The 2010 dated NSA document cited by the New York Times claims that the major goal of the operation was to find proof that Huawei is closely cooperating with cyber warfare units in China’s People's Liberation Army (PLA), which expand the PLA’s electronic warfare and SIGNIT (Signals intelligence) capabilities.
The NSA documents do not contain information as to whether proof of Huawei assisting the PLA has been found as a result of the special operation.
The NYT reports that the NSA is constantly tracking over 20 groups of Chinese hackers, more than half of them believed to be PLA and Navy cyber units.
“If we can determine the company’s plans and intentions,” an NSA analyst wrote back in 2010, “we hope that this will lead us back to the plans and intentions of the PRC (People’s Republic of China).”
It has also been revealed that in early 2009 US government hackers succeeded in infiltrating servers of Huawei’s central office in Shenzhen, China’s ‘industrial heart’, and straddled the company’s communications.
The NSA gained access to an unprecedented goldmine of valuable information.
Describing the breach of the Huawei servers, one of the NSA secret internal documents from the collection of Edward Snowden maintained that “We currently have good access and so much data that we don't know what to do with it.”
The NSA was able to read Huawei’s email archives starting from January 2009, including those of the company’s top executives, CEO Ren Zhengfei and Chairwoman Sun Yafang, reported Germany’s Der Spiegel.
The NSA downloaded documentation on 1,400 major company customers, along with engineering documents on Huawei products, which ended up with the US secret service getting access to the individual source code of any Huawei products.
The breach of the source code meant that the US was able to get easy access to any network using Huawei hardware employing “back doors” in its equipment’s software.
“Many of our targets communicate over Huawei-produced products,” the NSA document said, adding that in order to “gain access to networks of interest” around the world “We want to make sure that we know how to exploit these products,” the document said, specifying that the agency was interested in “high priority targets — Iran, Afghanistan, Pakistan, Kenya, Cuba.”
According to the NSA, a potential threat posed by the widespread use of Huawei equipment is so “unique” that “the intelligence community structures are not suited for handling issues that combine economic, counterintelligence, military influence and telecommunications infrastructure from one entity.”
The NSA expressed concerns that the Chinese are not only controlling an increasing amount of world data flow, a segment previously dominated by Western companies, but are effectively opening up new technology standards determined by US business, thus making American and Western firms “less relevant”.

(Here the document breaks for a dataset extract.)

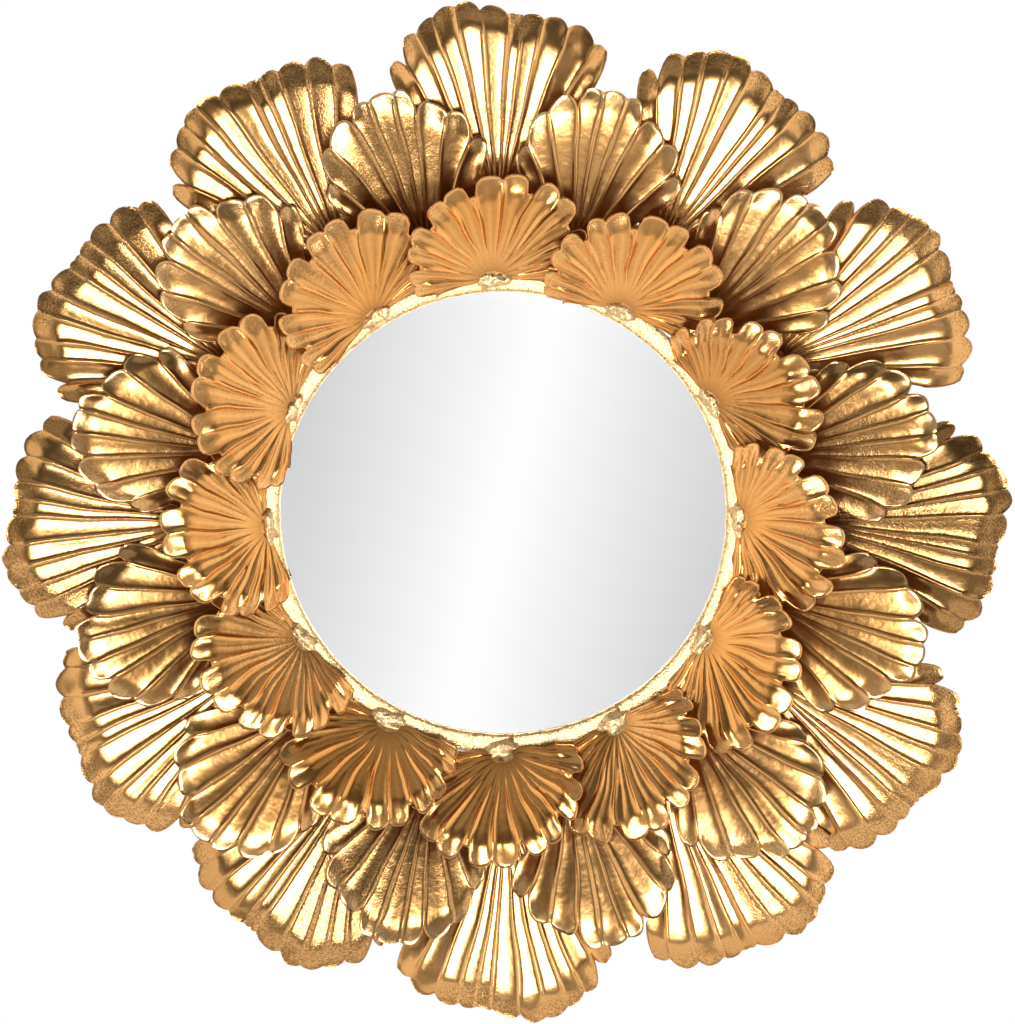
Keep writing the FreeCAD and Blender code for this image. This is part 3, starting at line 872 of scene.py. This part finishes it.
@dataclass(frozen=True)
class Brazing:
    """The lumpy bead of braze over the rim's lip and the blob at the foot of each inner leaf."""

    bead_radius: float = 185.3
    bead_half_width: float = 7.8
    bead_half_height: float = 1.7
    bead_depth: float = 15.9
    bead_lump_size: float = 3.5
    bead_lump: float = 0.8
    bead_segments: int = 900
    bead_sides: int = 16
    blob_radius: float = 188.0
    blob_depth: float = 20.5
    blob_half_width: float = 15.5
    blob_half_reach: float = 6.5
    blob_half_height: float = 5.0
    blob_lump_size: float = 6.5
    blob_lump: float = 2.0
    blob_segments: int = 72
    blob_rings: int = 36
    fine_lump_share: float = 0.35
    fine_lumps_per_lump: float = 2.7

    def roughen(self, piece: bpy.types.Object, size: float, amount: float) -> None:
        """Pushes a piece's points in and out along their normals.

        Args:
            piece: The piece, in millimetres.
            size: About how large the lumps are.
            amount: How far the points move.
        """
        normals = [Vector(vertex.normal) for vertex in piece.data.vertices]
        for vertex, normal in zip(piece.data.vertices, normals):
            spot = vertex.co / size
            fine = self.fine_lump_share * noise.noise(spot * self.fine_lumps_per_lump)
            vertex.co += normal * amount * (noise.noise(spot) + fine)

    def bead(self) -> bpy.types.Object:
        """Models the bead over the lip.

        Returns:
            The bead, in millimetres.
        """
        deselect()
        bpy.ops.mesh.primitive_torus_add(
            major_radius=self.bead_radius, minor_radius=self.bead_half_width,
            major_segments=self.bead_segments, minor_segments=self.bead_sides,
        )
        piece = bpy.context.object
        squash = Matrix.Diagonal((1, 1, self.bead_half_height / self.bead_half_width, 1))
        upright = Matrix.Rotation(math.radians(90), 4, "X")
        piece.data.transform(Matrix.Translation((0, -self.bead_depth, 0)) @ upright @ squash)
        self.roughen(piece, self.bead_lump_size, self.bead_lump)
        return piece

    def blob(self, leaf: Leaf) -> bpy.types.Object:
        """Models the blob at the foot of an inner leaf.

        Args:
            leaf: The leaf, whose slide the blob follows outwards.

        Returns:
            The blob, in millimetres.
        """
        deselect()
        bpy.ops.mesh.primitive_uv_sphere_add(
            segments=self.blob_segments, ring_count=self.blob_rings, radius=1
        )
        piece = bpy.context.object
        slid = leaf.slide / 2
        half_reach = self.blob_half_reach + slid
        shape = Matrix.Diagonal((self.blob_half_width, self.blob_half_height, half_reach, 1))
        place = Matrix.Translation((0, -self.blob_depth, self.blob_radius + slid))
        piece.data.transform(Matrix.Rotation(math.radians(leaf.clock), 4, "Y") @ place @ shape)
        self.roughen(piece, self.blob_lump_size, self.blob_lump)
        return piece

    def build(self, finish: CrustGold) -> None:
        """Builds and dresses the bead and the blobs.

        Args:
            finish: Their gold.
        """
        material = finish.make()
        pieces = [("rim_braze_bead", self.bead())]
        for leaf in INNER.leaves():
            pieces.append((f"braze_blob_{leaf.number:02d}", self.blob(leaf)))
        for name, piece in pieces:
            piece.data.transform(Matrix.Scale(MM, 4))
            piece.data.shade_smooth()
            settle(piece, name, material)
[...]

Huawei has already issued a statement condemning the US’s activities and double standard policies towards the Chinese company.
"If it is true, the irony is that exactly what they are doing to us is what they have always charged that the Chinese are doing through us," said William B. Plummer, the Huawei's vice president of external affairs. “The information presented in Der Spiegel and the New York Times article reaffirms the need for all companies to be vigilant at all times,” he said.
“If such espionage has been truly conducted, then it is known that the company is independent and has no unusual ties to any government and that knowledge should be relayed publicly to put an end to an era of mis- and disinformation,” Plummer said.
“Huawei has declared its willingness to work with governments, industry stakeholders and customers in an open and transparent manner, to jointly address the global challenges of network security and data integrity,” said William B. Plummer, Huawei's vice president of external affairs, in an email to The Associated Press.
Following the long-ago adopted practice, the NSA has officially refused to comment on specific alleged activities of the agency.
The NSA spokeswoman, Vanee Vines, said the agency only engages “valid foreign intelligence targets in response to intelligence requirements.”
“In addition, we do not use foreign intelligence capabilities to steal the trade secrets of foreign companies on behalf of - or give intelligence we collect to - US companies to enhance their international competitiveness or increase their bottom line,” Vines said in a statement emailed to the AP.
Another NSA spokeswoman, Caitlin Hayden, commented on the issue: “Our intelligence activities are focused on the national security needs of our country.”
The revelations published by Der Spiegel and The New York Times come ahead of the six-day official visit of Chinese President Xi Jinping to Europe, where he will hold talks with EU leaders who also became victims of the NSA electronic surveillance, in particular German Chancellor Angela Merkel.
On Monday, Xi Jinping will meet with President Barack Obama in The Hague.
Also, the US first lady, Michelle Obama, is currently visiting China. Addressing an audience of college students in Beijing on Saturday, she said that open access to online information is a “universal right.”